Laurel, I have attempted to write a screenplay. It’s very difficult and people go to school for years to learn how to write screenplays. A screenplay has a very specific formula that must be followed for it to be successful. With a book, you have more creative freedom and you can get more into detail. I am still learning about screening writing and novel writing for that matter. There’s always something to learn. I do prefer writing novels and plays.
9. What can you share about your journey to publication?
It has been very challenging. It was my hope to get an agent and a publishing deal for “Dancing Her Dreams Away,” but after almost 300 rejections, I decided to self-publish. Out of those 300, only one agent actually read the book and not the entire book. The other agents passed on reading any part of the book for a variety of reasons. Some weren’t taking on new clients; some didn’t connect to the story idea, etc. It’s very difficult to sum the story up in a one-page query letter and give the right impression of the book. It’s not what it seems. All I have to say is that these agents have missed out on a gem. Based on feedback from readers thus far, it’s going to be a bestseller. It’s a page-turner and quite different than anything that’s out there right now. The one agent in New York who did like the story concept called me on Valentine’s Day 2011. He said he liked the concept and asked me to send him the first 70 pages. He called me back that same night, said he was on page 25 and that he was enjoying himself immensely. He then asked for me to send him the entire book. After a week and a half I found out he didn’t want to move forward. He had let an associate read the book and she assessed it without completing the read, and was totally off point. He sent me her report and it was obvious she had made prejudgments about the book. The agent said he didn’t agree with everything she said. I know there were things in the novel they were afraid of, afraid to approach a publisher with. That’s why I’m glad I set out on my own. I can be true to my work and myself without watering down the story.
10. Which marketing strategies work best for you?
Today’s social networking technology is a writer’s best friend, i.e., “Cyber marketing.” I utilize Facebook, Myspace, Twitter, Goodreads, MingleCity, and other internet sites. I also reach out to the fan base that I have acquired over the years as a result of the many plays that I have had produced. I also connect with book clubs across the country. Book clubs are an author’s lifeblood. At present, my book is being reviewed by more than a dozen book clubs across the country. I’m waiting for the reviews to hit and if good, I’m trusting and praying they will be good, I’ll use them to market the book. Guerrilla marketing is another favorite thing to do and basically that’s beating the pavement. I pass out postcards at malls, bookstores, acting schools, barber shops, hair salons, you name it. One weekend a friend and I passed out postcards at a barber shop and did a scene from the book for the barbers and the customers. I love promoting my baby! It’s so much fun. I also do book fairs, speaking events and other events wherein, I can sell and talk about my book.
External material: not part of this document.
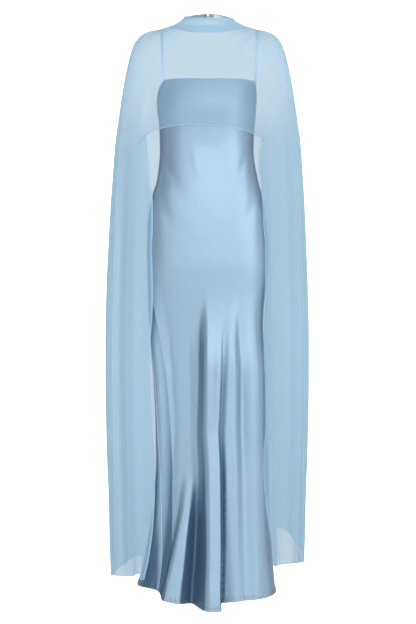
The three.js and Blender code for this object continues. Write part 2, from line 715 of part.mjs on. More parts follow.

11. What can you share about the place you live? We love to “travel.”
I live in Covina, California. It’s a small suburb about 20 miles east of Los Angeles. It’s lovely there with a great view of the mountains with lots of trees and peace and quiet! A great place for a writer to live.
12. We love pets. Do you have any, and if so, what would you like to share about them?
My husband and I both love dogs, but we’re away from home for long hours, sometimes up to fourteen hours. So we don’t have one. I’m hoping when I’m able to write full time I’ll be able to have a dog. In the mean, between, we have lots and lots of stuffed animals — two bears named Virgil and Red. A rabbit named Blue Bunny, A turtle named Ninja, a dog named Big Jaws, and a lion named Lionaversary, just to name a few. LOL.